For us, as the site got more popular, more time needed to be spent on performance/scalability/uptime issues. But we still had features to develop. So we hired more people to keep up with increasing workload.

A supplementary route would be to go with a higher-level hosting provider (e.g. Rackspace) & pay them to help you scale out, and/or hire short term scalability consultants who can give you suggestions, etc. If your app can already scale horizontally, that helps, b/c then you have the luxury of having a choice: either spend time making your app faster, or money buying new servers. Or both.

Another suggestion: if you’re starting out very small & cheap, you could start with a VPS on a single server, since you can quickly move that VPS to a bigger/faster machine before you need to scale to multiple machines. Once you go multi-server, you may even want to stick w/ VPSes, since the additional ease of backups/migrations/deployment might make up for the performance hit. Since virtualization technology is getting better all the time, the performance impact of running VPSes is smaller than you’d think (e.g. Xen is supposedly only a 5% hit).

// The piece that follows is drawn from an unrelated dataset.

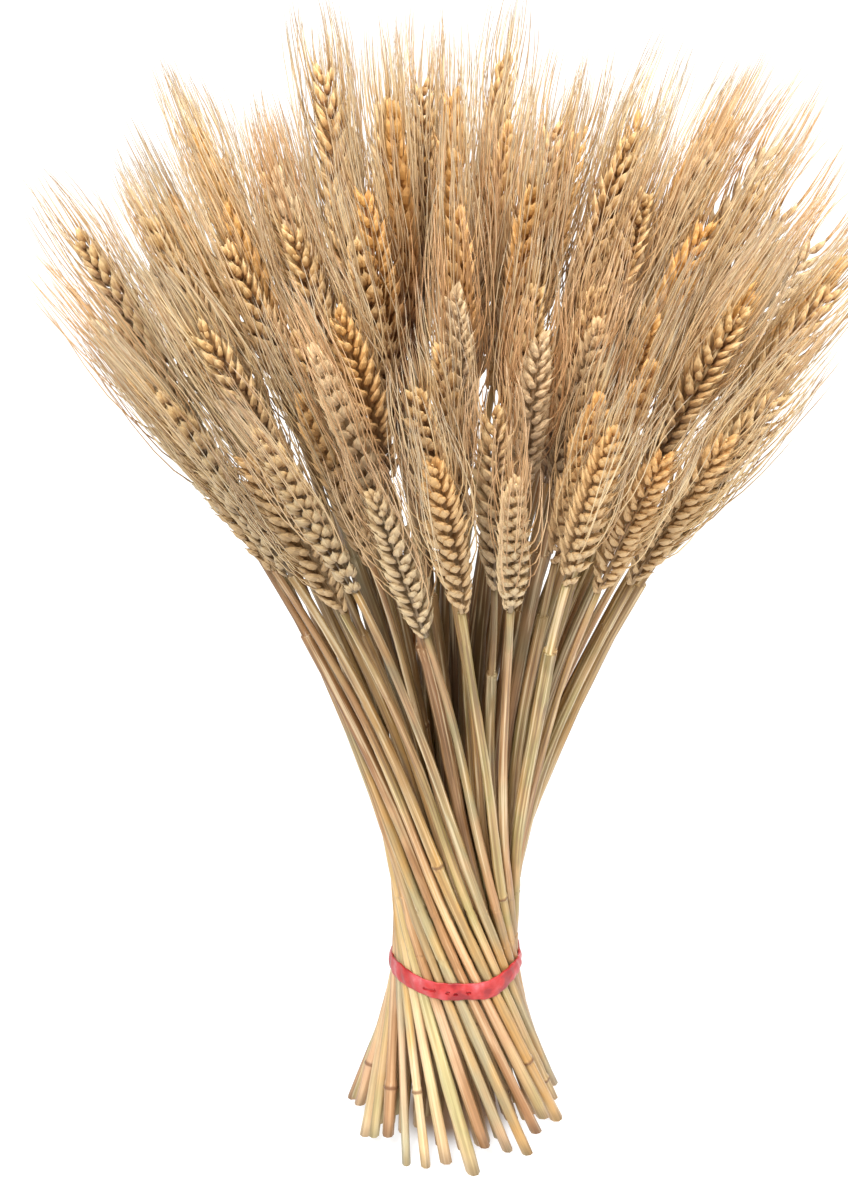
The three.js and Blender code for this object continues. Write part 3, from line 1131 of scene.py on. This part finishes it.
# %% Dull one side
DULL_LEFT = (0.03, -0.08)  # across the bundle, from no dulling to all of it
DULL_TOP = (0.38, 0.28)  # the same downwards from the top
DULL_STEMS = (0.12, 0.2)  # and upwards from the waist
DULL_SHARE = 0.6


def dulled(finish, shade):
    """A colour, darkened on the dull side."""
    is_left = finish.step(finish.along("X"), *DULL_LEFT)
    is_under = finish.step(finish.height(), *DULL_TOP) * finish.step(finish.height(), *DULL_STEMS)
    return finish.tint(is_left * is_under * DULL_SHARE, shade, colour(196, 196, 196))


print("the dull side is laid on by", round(100 * DULL_SHARE), "percent")

# %% [markdown]
# ## The straw's finish
#
# Dry straw is silky, with fibres that run its whole length, and hardly two straws have the same
# colour: some are still greenish, some rosy, some the yellow of straw hats. So a ramp gives each
# stalk its colour, and broad bands shift it along the stalk. Long stretched noises lay pale and
# brown fibres over it, which are fainter on the foot. The foot is also paler than the rest,
# because leaves covered it while it grew, but browner at the right, where it stood damp. Round the
# waist the straw is the most golden. The heart of the bundle is dustier and darker, and joints are
# brown.

# %% Mix the straw
WEATHERED = (0.07, 0.18)  # heights, from no weather on the straw to all of it
GOLDEN_FROM = (0.05, 0.085)
GOLDEN_TO = (0.17, 0.11)
DAMP_FROM = (0.15, 0.07)
DAMP_RIGHT = (-0.012, 0.026)  # across the bundle
FAINTEST = 0.45  # how strong the fibres are on the foot


def mix_straw():
    straw = Finish("dry_straw")
    grain = straw.note("grain", "Vector")
    fibres = straw.noise(straw.stretch(grain, (1, 1, 0.012)), 1100, 3)
    threads = straw.noise(straw.stretch(grain, (1, 1, 0.02)), 2800, 2)
    bands = straw.noise(straw.stretch(grain, (0.4, 0.4, 0.12)), 200, 3)
    base = straw.ramp(straw.note("stalk_tint") + bands * 0.8 - 0.4, [
        (0.0, colour(208, 170, 134)),
        (0.12, colour(216, 190, 148)),
        (0.26, colour(182, 174, 126)),
        (0.38, colour(214, 182, 132)),
        (0.5, colour(212, 190, 154)),
        (0.62, colour(208, 172, 112)),
        (0.74, colour(174, 168, 138)),
        (0.88, colour(212, 178, 144)),
        (1.0, colour(176, 136, 98)),
    ])
    is_high = straw.step(straw.height(), *WEATHERED)
    weathered = straw.tint(is_high * 0.75, base, colour(202, 182, 138))
    is_waist = straw.step(straw.height(), *GOLDEN_FROM) * straw.step(straw.height(), *GOLDEN_TO)
    golden = straw.tint(is_waist * 0.7, weathered, colour(248, 236, 206))
    is_right = straw.step(straw.along("X"), *DAMP_RIGHT)
    is_damp = is_right * straw.step(straw.height(), *DAMP_FROM)
    damp = straw.tint(is_damp * 0.6, golden, colour(212, 188, 158))
    inner = straw.tint(straw.note("depth") * 0.82, damp, colour(122, 86, 58))
    stains = straw.step(straw.noise(straw.stretch(grain, (1, 1, 0.25)), 60, 3), 0.52, 0.68)
    stained = straw.blend(stains * 0.3, inner, colour(158, 110, 72))
    vivid = FAINTEST + is_high * (1 - FAINTEST)
    is_pale = straw.step(fibres, 0.47, 0.34) * vivid
    is_brown = straw.step(fibres, 0.5, 0.62) * vivid
    bright = straw.blend(is_pale * 0.6, stained, colour(238, 220, 182))
    streaked = straw.blend(is_brown * 0.7, bright, colour(112, 82, 50))
    is_joint = straw.step(straw.note("share"), 0.25, 0.8)
    jointed = straw.blend(is_joint * 0.75, streaked, colour(104, 66, 40))
    straw.set(Base_Color=dulled(straw, jointed), Roughness=0.32 + threads * 0.25)
    straw.bump(threads, 0.22, 0.0003)
    return straw.material


straw_finish = mix_straw()
print("straw has", len(straw_finish.node_tree.nodes), "nodes")

# %% [markdown]
# ## The husks' finish
#
# A husk is dark brown in the gap at its foot and bleached towards its tip, with fine nerves that
# run along it. Whole ears differ: some stay pale, some ripen to gold, and the low ears at the rim
# are greyer from handling. Deep in the bundle less light gets through, and a brown tint there
# keeps the gaps between the ears warm.

# %% Mix the husks
LOW_EARS = (0.345, 0.27)  # heights, from no grey on the husks to all of it
PALE_STALKS = (0.7, 1.0)  # the stalks' own tints, in the same way
RIPE_STALKS = (0.45, 0.1)


def mix_husk():
    husk = Finish("dry_husk")
    grain = husk.note("grain", "Vector")
    nerves = husk.noise(husk.stretch(grain, (1, 1, 0.06)), 2000, 2)
    cloud = husk.noise(grain, 350, 2)
    skin = husk.ramp(husk.note("share") + cloud * 0.25 - 0.12, [
        (0.0, colour(70, 40, 20)),
        (0.25, colour(136, 90, 50)),
        (0.48, colour(204, 166, 112)),
        (0.8, colour(240, 216, 168)),
        (1.0, colour(236, 208, 158)),
    ])
    golden = husk.blend(husk.note("tint") * 0.3, skin, colour(214, 170, 98))
    is_pale = husk.step(husk.note("stalk_tint"), *PALE_STALKS)
    pale = husk.blend(is_pale * 0.65, golden, colour(226, 206, 172))
    is_ripe = husk.step(husk.note("stalk_tint"), *RIPE_STALKS)
    ripe = husk.blend(is_ripe * 0.6, pale, colour(224, 166, 84))
    is_low = husk.step(husk.height(), *LOW_EARS)
    grey = husk.blend(is_low * 0.5, ripe, colour(192, 178, 148))
    lined = husk.blend(husk.step(nerves, 0.5, 0.66) * 0.35, grey, colour(126, 88, 48))
    shaded = husk.note("depth") * (1 - husk.note("rise"))
    deep = husk.tint(shaded, lined, colour(150, 100, 62))
    husk.set(Base_Color=dulled(husk, deep), Roughness=0.5 + nerves * 0.2)
    husk.bump(nerves, 0.3, 0.0002)
    return husk.material


husk_finish = mix_husk()
print("husks have", len(husk_finish.node_tree.nodes), "nodes")

# %% [markdown]
# ## The awns' finish
#
# Awns are gold at the husk, pale further up and grey at their tips. Side by side they would melt
# into one sheet if they were all alike, so every awn has its own tint, from pale to brown.

# %% Mix the awns
def mix_awn():
    awn = Finish("dry_awn")
    along = awn.note("share")
    body = awn.ramp(along, [
        (0.0, colour(214, 178, 120)),
        (0.6, colour(235, 213, 172)),
        (1.0, colour(146, 136, 124)),
    ])
    is_rosy = awn.step(awn.note("stalk_tint"), 0.5, 1.0)
    rosy = awn.blend(is_rosy * 0.65, body, colour(226, 176, 124))
    is_brown = awn.step(awn.note("tint"), 0.35, 1.0)
    toned = awn.blend(is_brown * 0.7, rosy, colour(158, 112, 64))
    shaded = awn.note("depth") * (1 - awn.note("rise")) * (1 - along)
    deep = awn.tint(shaded, toned, colour(150, 100, 62))
    awn.set(Base_Color=dulled(awn, deep), Roughness=0.5 + along * 0.1)
    return awn.material


awn_finish = mix_awn()
print("awns have", len(awn_finish.node_tree.nodes), "nodes")

# %% [markdown]
# ## The bundle
#
# Now every stalk is grown along its own line. The frame keeps the stalks of the two outer rings
# as nodes of their own and joins those of the heart in four, so the pieces here are joined in the
# same way, and each takes the place of its node.

# %% Grow the bundle
def finish_piece(piece, name, node):
    piece.name = name
    piece.data.name = name
    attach(piece, "root")
    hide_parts(node)


def join_pieces(pieces):
    bpy.ops.object.select_all(action="DESELECT")
    for piece in pieces:
        piece.select_set(True)
    bpy.context.view_layer.objects.active = pieces[0]
    if len(pieces) > 1:
        bpy.ops.object.join()
    return pieces[0]


def node_of(stalk):
    """The frame's node that a stalk belongs to."""
    if stalk.ring >= RINGS - 1:
        side = "outer" if stalk.ring == RINGS else "inner"
        return f"{side}_stalk_{stalk.place + 1:02d}"
    if stalk.ring <= 1:
        return "core_stalks_heart"
    return "core_stalks_" + "abc"[3 * stalk.place // ring_count(stalk.ring)]


finishes = (straw_finish, husk_finish, awn_finish)
groups = {}
for number, stalk in enumerate(stalks):
    groups.setdefault(node_of(stalk), []).append(grow_stalk(stalk, number, finishes))
for node, pieces in groups.items():
    finish_piece(join_pieces(pieces), node.replace("stalk", "wheat"), node)
print(len(groups), "pieces of wheat")

# %% [markdown]
# ## The rubber band
#
# The band is a flat loop of red rubber, pulled tight, which bulges a little over its middle. A
# circle is extruded upwards row by row, widened to follow the stalks under it and turned as they
# turn, so that each of its columns lies either on a stalk or over the hollow between two.

# %% Model the band
BAND_COLUMNS = 2 * ring_count(RINGS)
BAND_ROW_PLACES = [-1, -0.86, -0.3, 0.3, 0.86, 1]  # from its lower to its upper edge
BAND_GAP = 0.0001
BAND_WALL = 0.0009
BAND_CROWN = 0.0006
band_middle = (band_low.z + band_high.z) / 2
band_half = (band_high.z - band_low.z) / 2
first_rim_stalk = next(stalk for stalk in stalks if stalk.ring == RINGS)


def band_radius(height):
    crown = BAND_CROWN * (1 - ((height - band_middle) / band_half) ** 2)
    return PITCH * RINGS * spread(height)[0] + STEM_RADIUS + BAND_GAP + BAND_WALL + crown


def model_band():
    heights = [band_middle + share * band_half for share in BAND_ROW_PLACES]
    bpy.ops.object.select_all(action="DESELECT")
    bpy.ops.mesh.primitive_circle_add(
        vertices=BAND_COLUMNS,
        radius=band_radius(heights[0]),
        location=(axis.x, axis.y, heights[0]),
        rotation=(0, 0, first_rim_stalk.angle + spread(heights[0])[1]),
    )
    band = bpy.context.object
    bpy.ops.object.transform_apply(location=True, rotation=True)
    edit_all("VERT")
    for low, high in zip(heights, heights[1:]):
        bpy.ops.mesh.extrude_region_move(TRANSFORM_OT_translate={"value": (0, 0, high - low)})
        wider = band_radius(high) / band_radius(low)
        turn = spread(high)[1] - spread(low)[1]
        centre = (axis.x, axis.y, high)
        bpy.ops.transform.resize(value=(wider, wider, 1), center_override=centre)
        bpy.ops.transform.rotate(value=-turn, orient_axis="Z", center_override=centre)
    turn_outwards()
    return band


band = model_band()
print("the band is", round(2000 * band_radius(band_middle), 1), "mm wide")

# %% [markdown]
# ## How the band sits
#
# Tight rubber sinks wherever two stalks leave a hollow under it, so the columns over hollows are
# pressed in. Its edges lie unevenly, because the stalks push them up and down, and a few soft
# moves with proportional editing do the same. Then Solidify gives the wall, and Subdivision
# Surface rounds it all.

# %% Press the band
BAND_PRESS = 0.0009
BAND_WAVES = [  # degrees round the axis, upper or lower edge, rise
    (165, 1, -0.0034),
    (-172, 1, -0.0012),
    (-150, 1, 0.0005),
    (-112, 1, -0.0005),
    (-70, 1, -0.0009),
    (-40, 1, -0.0004),
    (0, 1, -0.0026),
    (-130, -1, 0.0004),
    (-95, -1, -0.0004),
    (-58, -1, -0.0018),
]
WAVE_REACH = 0.009


def around(place):
    """The direction of a place round the axis, and how far it is from the axis."""
    return math.atan2(place.y - axis.y, place.x - axis.x), (place.xy - axis.xy).length


def is_over_hollow(place):
    angle = around(place)[0] - first_rim_stalk.angle - spread(round(place.z, 6))[1]
    return math.cos(ring_count(RINGS) * angle) < 0


def press_band(band):
    bpy.ops.object.mode_set(mode="EDIT")
    pick(band, is_over_hollow)
    press = 1 - BAND_PRESS / band_radius(band_middle)
    bpy.ops.transform.resize(value=(press, press, 1), center_override=(axis.x, axis.y, 0))
    for degrees, side, rise in BAND_WAVES:
        wave = math.radians(degrees)
        edge = band_middle + side * band_half
        crest = Vector((math.cos(wave), math.sin(wave), 0)) * band_radius(edge)
        crest += Vector((axis.x, axis.y, edge))
        pick(band, lambda place: (place - crest).length < WAVE_REACH / 4)
        bpy.ops.transform.translate(
            value=(0, 0, rise), use_proportional_edit=True, proportional_size=WAVE_REACH
        )
    bpy.ops.object.mode_set(mode="OBJECT")


def apply_modifier(thing, kind, **settings):
    modifier = thing.modifiers.new(kind, kind)
    for name, value in settings.items():
        setattr(modifier, name, value)
    bpy.ops.object.modifier_apply(modifier=modifier.name)


press_band(band)
apply_modifier(band, "SOLIDIFY", thickness=BAND_WALL, offset=-1)
apply_modifier(band, "SUBSURF", levels=2, render_levels=2)
print("the band has", len(band.data.polygons), "faces")

# %% [markdown]
# ## The pits
#
# Such a band is moulded, and the mould leaves a row of small pits on it. They are bare dents
# here: a few faces on the front are found by their place, inset and sunk in.

# %% Press the pits
# Degrees round the axis, level in halves of the width, and half the length
BAND_PITS = [
    (-113.6, -0.1, 0.0025),
    (-97, -0.2, 0.0007),
    (-90, -0.2, 0.0008),
    (-79, -0.2, 0.0009),
]
PIT_HALF_HEIGHT = 0.0006
PIT_RIM = 0.00006
PIT_DEPTH = 0.0007
SMOOTH_ANGLE = math.radians(40)
FACING = 0.5  # the least share of a face's normal that points outwards on the outer side


def press_pit(band, degrees, level, half_length):
    bpy.ops.mesh.select_mode(type="FACE")
    bpy.ops.mesh.select_all(action="DESELECT")
    mesh = bmesh.from_edit_mesh(band.data)
    for face in mesh.faces:
        middle = face.calc_center_median()
        angle, distance = around(middle)
        outwards = Vector((math.cos(angle), math.sin(angle), 0))
        is_outside = face.normal.dot(outwards) > FACING
        off = abs(angle - math.radians(degrees)) * distance
        rise = abs(middle.z - band_middle - level * band_half)
        face.select_set(is_outside and off < half_length and rise < PIT_HALF_HEIGHT)
    bmesh.update_edit_mesh(band.data)
    bpy.ops.mesh.inset(thickness=PIT_RIM, depth=-PIT_DEPTH)


bpy.ops.object.mode_set(mode="EDIT")
for pit in BAND_PITS:
    press_pit(band, *pit)
bpy.ops.object.mode_set(mode="OBJECT")
bpy.ops.object.shade_smooth_by_angle(angle=SMOOTH_ANGLE)
print(len(BAND_PITS), "pits in the band")

# %% [markdown]
# ## The band's finish
#
# Rubber is coloured right through and has a dull shine. Where it is stretched it goes paler, in
# soft patches, so two reds are mixed by a broad noise, which also lifts the surface a little.

# %% Mix the rubber and finish the band
def mix_rubber():
    rubber = Finish("red_rubber")
    patches = rubber.noise(rubber.place(), 160, 4)
    base = rubber.ramp(patches, [
        (0.36, colour(142, 26, 34)),
        (0.48, colour(178, 44, 44)),
        (0.6, colour(188, 72, 78)),
        (0.7, colour(198, 112, 118)),
    ])
    rubber.set(Base_Color=base, Roughness=0.3 + patches * 0.15)
    rubber.bump(patches, 0.6, 0.0008)
    return rubber.material


band.name = "rubber_band"
band.data.materials.append(mix_rubber())
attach(band, "root")
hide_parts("band")
print("finished with", band.data.materials[0].name)

# %% [markdown]
# ## How large it came out
#
# The dressed bundle has to stay within the frame's box but for a little, so both boxes are kept
# side by side. The last call checks the frame's nodes and writes the table of pieces.

# %% Keep the sizes and finish
def corners(box):
    return [[round(value, 5) for value in corner] for corner in box]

How quickly you can scale make a big difference in terms of the time you spend on capacity planning and actually scaling your site. Akamai also has some neat stuff (although it can be expensive) that allows them to serve up dynamic pages on their CDN, which in turn reduces the load on your main servers & prevents you from having to set up extra servers as quickly. Think of it like a front-end cache/reverse proxy type thing. Other CDNs might have similar offerings. There are also accelerators (both hardware, or software like Squid) that do similar stuff, although setting up your own front-end cache w/ stuff like Squid means you’re losing one of the big benefits of CDNs, namely that they do the scaling instead of you.